Dans l’arrêt du 11 Juillet 2024, les données factuelles et procédurales sont les suivantes :

  • une EARL a confié à la Société GATIGNOL, assurée auprès de la SMABTP, la construction d’une stabulation et d’un bâtiment de stockage de fourrage. Les travaux ont donné lieu à une facture du 18 novembre 2003.
  • Pour réaliser la toiture des ouvrages, la société Gatignol a acquis des plaques de fibrociment auprès de la société Etablissements Vialleix (la société Vialleix), assurée par la société Axa France IARD, laquelle les avait acquises auprès de la société Edilfibro.
  • A la fin de l’année 2012 et au début de l’année 2013, l’EARL a constaté que la toiture en fibrociment présentait des désordres et que des infiltrations d’eau se produisaient à l’intérieur des bâtiments.
  • Le 6 novembre 2013, la société Gatignol et son assureur ont assigné l’EARL, la société Vialleix et son assureur, ainsi que la société Edilfibro, pour obtenir la désignation d’un expert judiciaire, lequel a établi son rapport le 30 novembre 2016.
  • Par actes des 4, 15 et 29 mai et 1er juin 2018, l’EARL a assigné devant un tribunal de grande instance la société Gatignol et son assureur, la société Vialleix et son assureur ainsi que la société Edilfibro afin d’obtenir la réparation des désordres et des dommages consécutifs.

Par un arrêt en date du 12 Avril 2022, la Cour d’appel de RIOM a déclaré irrecevables les demandes présentées par l’EARL en application de l’article 1792 du Code civil, en relevant que

  • les travaux avaient été réceptionnés par l’EARL lors du paiement de la facture le 18 novembre 2003
  • l’EARL avait sollicité la mise en œuvre à son bénéfice de la garantie décennale du constructeur seulement lors de son assignation au fond devant le tribunal de grande instance fin mai et début juin 2018,

avant de retenir que le délai de forclusion décennale de l’action de l’EARL fondée sur les dispositions de l’article 1792 du code civil n’avait pas été interrompu par l’assignation en référé-expertise délivrée à la diligence de la société Gatignol et de son assureur.

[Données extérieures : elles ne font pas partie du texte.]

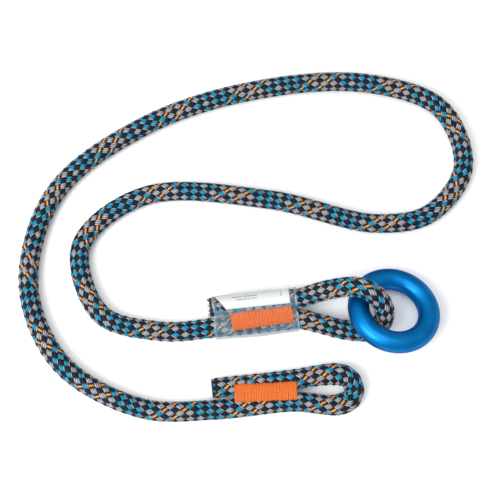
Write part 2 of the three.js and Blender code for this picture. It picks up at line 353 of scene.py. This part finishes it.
def strand_tube(hand, number, across, height, groove):
    """A strand, or some of its yarns: hand is 1 for the light family and -1 for the dark one."""
    lane = math.pi / STRANDS * STRAND_COVER
    middle = 2 * math.pi * (number / STRANDS + hand * along / PITCH)
    angle = middle[:, None] + lane * across[None]
    # How far round the crossing family's lanes this point is: whole numbers are crossings.
    crossing = (STRANDS / (2 * math.pi)) * (angle + hand * 2 * math.pi * along[:, None] / PITCH)
    wave = np.cos(math.pi * (crossing + number))
    over = hand * wave * math.sqrt(1 + FLATTEN) / np.sqrt(wave ** 2 + FLATTEN)
    place = np.round(crossing)
    # a fixed number from -1 to 1 for each crossing, the same in every run
    uneven = np.sin(12.9898 * place + 78.233 * (number + 10 * hand)) * 43758.5453
    uneven = (uneven - np.floor(uneven)) * 2 - 1
    swell = PLUMPNESS * uneven * np.cos(math.pi * (crossing - place)) ** 2
    radius = BRAID_RADIUS + CROSSING_RISE * over + height[None] + swell * (height[None] > 0)
    from_end = np.minimum(along, ROPE_LENGTH - along)[:, None]
    radius = radius * (1 - END_WASTE * np.clip(1 - from_end / END_WASTE_LENGTH, 0, 1) ** 2)
    yarn = np.stack(
        np.broadcast_arrays(along[:, None], across[None] * lane * BRAID_RADIUS + 0.01 * number),
        axis=-1,
    )
    # How open a point lies, which sets the yarn's painted shade: 0 where the strand passes under,
    # 1 on top of it, and lower in the grooves between yarns and on the underside.
    open_to_light = np.clip((radius - (BRAID_RADIUS - OPEN_FROM)) / OPEN_OVER, 0, 1)
    open_to_light = open_to_light * (1 - GROOVE_SHADE * groove[None])
    surface = bunched_in_bight(round_rope(angle, radius))
    return pressed_by_stitches(surface), yarn, open_to_light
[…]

L’EARL a formé un pourvoi en cassation, soutenant que

  • le maître de l’ouvrage était fondé à se prévaloir de l’assignation délivrée par l’entrepreneur principal et par son assureur de garantie décennale ayant pour objet de déterminer la cause et l’imputabilité des désordres litigieux affectant l’ouvrage qu’il avait fait construire
  • l’assignation en référé délivrée par la Société Gatignol et la SMABTP aurait pu caractériser une reconnaissance de responsabilité ou encore une renonciation à se prévaloir de la prescription

les moyens sont rejetés par la 3ème Chambre civile de la Cour de cassation qui rappelle que

  • en application des articles 1792-4-1 et 1792-4-3 du code civil, les actions du maître de l’ouvrage contre le constructeur en réparation des désordres affectant l’ouvrage doivent être exercées, à peine de forclusion, dans le délai de dix ans à compter de sa réception.
  • selon l’article 2220 du code civil, un délai de forclusion n’est pas, sauf dispositions contraires, régi par les dispositions concernant la prescription.
  • la reconnaissance par le débiteur du droit de celui contre lequel il prescrivait n’interrompt pas le délai de forclusion des actions du maître de l’ouvrage contre le constructeur en réparation des désordres affectant l’ouvrage (Cass., Civ. 3ème, 10 Juin 2021, n° 20-16837)

 

avant d’approuver la Cour d’appel d’avoir retenu que « le délai de forclusion décennale de l’action de l’EARL fondée sur les dispositions de l’article 1792 du code civil n’avait pas été interrompu par l’assignation en référé-expertise délivrée à la diligence de la société Gatignol et de son assureur« . Faute d’acte interruptif d’instance avant le 18 Novembre 2013, l’EARL se heurte donc à la forclusion, ne pouvant se prévaloir de l’assignation délivrée par la Société GATIGNOL et son assureur la SMABTP.